Limited liability of partners
8.
—(1)  An obligation of the limited liability partnership whether arising in contract, tort or otherwise, is solely the obligation of the limited liability partnership.
(2)  A partner is not personally liable, directly or indirectly, by way of indemnification, contribution, assessment or otherwise, for an obligation referred to in subsection (1) solely by reason of being a partner of the limited liability partnership.
(3)  Subsections (1) and (2) shall not affect the personal liability of a partner in tort for his own wrongful act or omission, but a partner shall not be personally liable for the wrongful act or omission of any other partner of the limited liability partnership.
(4)  Where a partner of a limited liability partnership is liable to any person (other than another partner of the limited liability partnership) as a result of a wrongful act or omission of his in the course of the business of the limited liability partnership or with its authority, the limited liability partnership is liable to the same extent as the partner.
(5)  The liabilities of the limited liability partnership shall be met out of the property of the limited liability partnership.
[California Corp Code, UPA 1994, s. 16306 (e); Delaware RUPA, s. 15-305; Jersey LLP Law 1997, Art. 4 (2); UK LLP 2000, s. 6 (4)]
Power of partner to bind the limited liability partnership
9.
—(1)  Every partner of a limited liability partnership is the agent of the limited liability partnership.
(2)  Notwithstanding subsection (1), a limited liability partnership is not bound by anything done by a partner in dealing with a person if —
(a)
the partner has in fact no authority to act for the limited liability partnership by doing that thing; and
(b)
the person knows that he has no authority or does not know or believe him to be a partner of the limited liability partnership.
(3)  Where a person has ceased to be a partner of a limited liability partnership, the former partner is to be regarded (in relation to any person dealing with the limited liability partnership) as still being a partner of the limited liability partnership unless —
(a)
the person has notice that the former partner has ceased to be a partner of the limited liability partnership; or
(b)
notice that the former partner has ceased to be a partner of the limited liability partnership has been delivered to the Registrar.
[UK LLP 2000, s. 6]
Relationship of partners, etc.
10.
—(1)  Except as otherwise provided by this Act, the mutual rights and duties of the partners of a limited liability partnership, and the mutual rights and duties of a limited liability partnership and its partners, shall be governed —
(a)
by the limited liability partnership agreement; or
(b)
in the absence of agreement as to any matter, by any provision relating to that matter set out in the First Schedule.

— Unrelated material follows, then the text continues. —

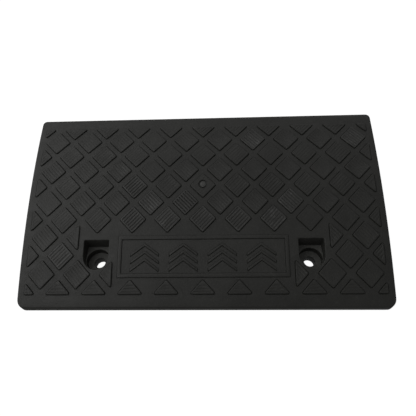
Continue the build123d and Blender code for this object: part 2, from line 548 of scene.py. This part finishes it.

(2)  Any reference to a resolution of partners for a particular matter, is a reference to a resolution passed by all or such number of partners as may be required by the limited liability partnership agreement for that matter.
[UK LLP 2000, s. 5]
Cessation of partnership interest
11.
—(1)  A partner of a limited liability partnership may cease to be a partner in accordance with the limited liability partnership agreement, or in the absence of such agreement, by that partner giving 30 days’ notice to the other partners of his intention to resign as partner.
(2)  Without affecting the generality of subsection (1), a partner of a limited liability partnership shall cease to be a partner upon the death or dissolution of the partner.
(3)  Where a partner of a limited liability partnership ceases to be a partner, unless otherwise provided in the limited liability partnership agreement, the former partner, his personal representative or its liquidator (as the case may be) shall be entitled to receive from the limited liability partnership an amount —
(a)
equal to the former partner’s capital contribution to the limited liability partnership and his right to share in the accumulated profits of the limited liability partnership after the deduction of losses of the limited liability partnership; and
(b)
determined as at the date the former partner ceased to be a partner.
(4)  For the avoidance of doubt, a former partner, his personal representative or its liquidator (as the case may be) shall not interfere in the management of the limited liability partnership.
[Delaware RUPA, s. 15-701 (a) and (b); UK LLP 2000, s. 4 (3)]
Bankruptcy of partner
12.  Unless otherwise provided in the limited liability partnership agreement, if a partner of a limited liability partnership is adjudicated a bankrupt by a court in Singapore or elsewhere —
(a)
his bankruptcy shall not by itself cause him to cease being a partner of the limited liability partnership, but the restriction on him being a manager of the limited liability partnership under section 33 applies; and
(b)
the Official Assignee or trustee of the estate of the bankrupt partner shall not interfere in the management of the limited liability partnership but shall be entitled to receive distributions from the limited liability partnership that the bankrupt partner is entitled to receive under the limited liability partnership agreement.
Assignment of partner’s interest in distributions
13.
—(1)  Unless otherwise provided in the limited liability partnership agreement, a partner may assign the whole or any part of his interest in the limited liability partnership but only to the extent that the assignee becomes entitled to receive distributions from the limited liability partnership that the partner would otherwise have been entitled to receive.
(2)  An assignment under subsection (1) shall not by itself —
(a)
cause the partner to cease being a partner of the limited liability partnership; and
(b)
entitle the assignee to interfere in the management of the limited liability partnership.